Mrs. Dorothy Kreve and Mrs. May Lawrence, both of 434 Johnson Street, Covington, reported that they had seen a circular object with legs flying overhead during the afternoon. This altogether too brief account becomes more interesting when compared with the following report, almost equally as brief.

Case 401 - July 6, Chicago, Illinois

This report is reprinted in its entirety, as it appeared in numerous papers on July 7. The original account could not be found in the Chicago papers.

Chicago, July 6 (UP)-- An excited woman telephoned a Chicago newspaper Sunday to report that she had seen a flying saucer and that it had legs.

I was standing on the porch, she said, and I thought for sure it was coming down and slap me in the face.

Case 452 - July 6, Sioux Falls, South Dakota

Gregory Zimmer, County Treasurer's assistant, reported that at 5:15 p.m. CST he saw a round object resembling a balloon fly over his house at 1328 West Sioux Street, as he lay in his back yard. The object flew over at high speed, traveling faster than the fastest planes, according to Zimmer. It was described as generally silver colored, like a Christmas decoration, while a part of the top appeared darker in color. The object was flying at an estimated height of nearly 10,000 feet in a southwesterly direction.

Zimmer said that the object had a little tail sticking straight down, similar to the appendage described by Jack LaBous (Case 306), on the previous day. This thread-like tail, instead of trailing behind the object, appeared more like a rigid projection underneath it.

Marine Ace Joe Foss, head of the Sioux Falls National Guard unit, sent a pilot aloft to look for the object, but the pilot reportedly saw nothing unusual. Kenneth Clark, a local meteorologist, said there had been a garden party for children at the Veterans Hospital during the afternoon, at which time helium-filled balloons had been used as decorations.
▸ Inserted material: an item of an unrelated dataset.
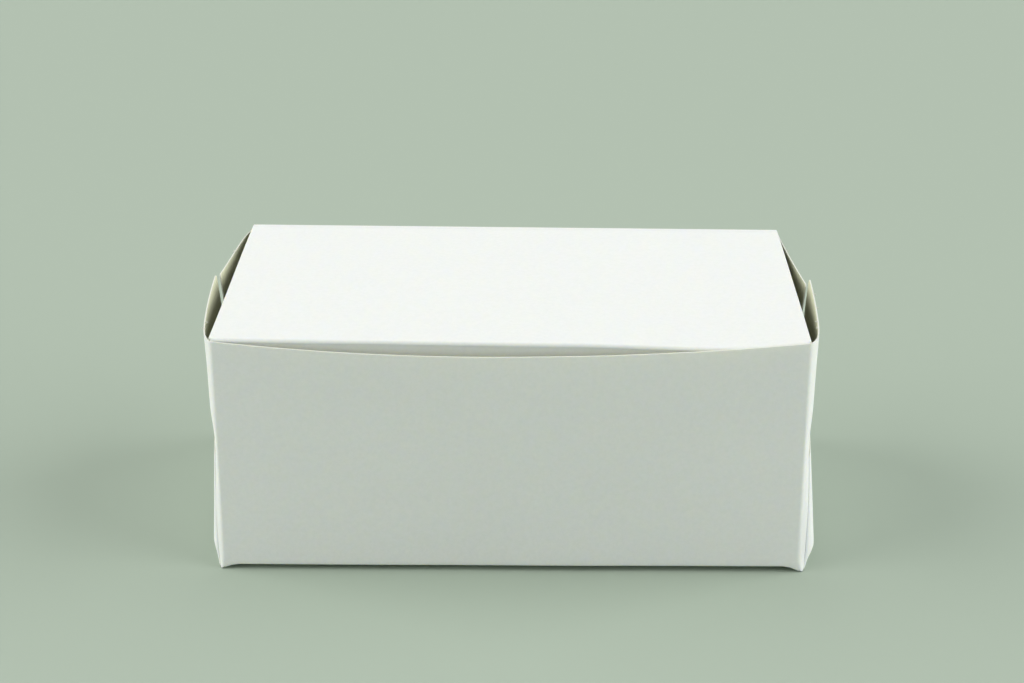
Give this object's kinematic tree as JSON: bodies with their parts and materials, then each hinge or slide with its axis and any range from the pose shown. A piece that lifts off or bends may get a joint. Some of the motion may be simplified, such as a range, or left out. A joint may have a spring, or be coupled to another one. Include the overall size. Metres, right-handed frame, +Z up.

He proposed that one of the balloons got loose and was the culprit responsible for the reported sighting. The hospital is southwest of Zimmer's home, according to the newspaper accounts. Apparently meteorologist Clark never considered the fact that for a balloon to be seen carried southwest by the prevailing winds, it would have to be released at a point somewhere other than southwest of the reporting witness.

Case 516 - July 6, near Burlington, Wisconsin

Mr. and Mrs. Gordon Nielson, of Waukesha, were returning home on Sunday night from Lake Geneva, and as they drove between Lake Geneva and Burlington, they saw a saucer-shaped object with a propeller on front, larger than the saucer itself. Following this object, as if in pursuit, was a small cub plane. Describing the object as slightly larger than a regular-sized saucer (probably a relative comparison, as a "regular-sized saucer" would scarcely be visible at the height of a plane), Mrs. Nielson said a light flashed at least twice from it. The plane pursuing the object was easily outdistanced by it, according to the witnesses.

Case 526 - July 6, Minneapolis, Minnesota

Toward midnight, Mrs. Clarence Lasseson, of 606 West 31st Street, saw a mysterious object at close range outside her home. The disc-shaped object, which appeared to be about the size of a ten-inch plate, had a propeller on its rear edge, and flew over her house at tree-top level, she reported. (The headline of this brief report says, Click, Phht -- whether this is a reference to some reported but unpublished sound heard by the witness, or just a headline writer's "sense of humor," is not known.)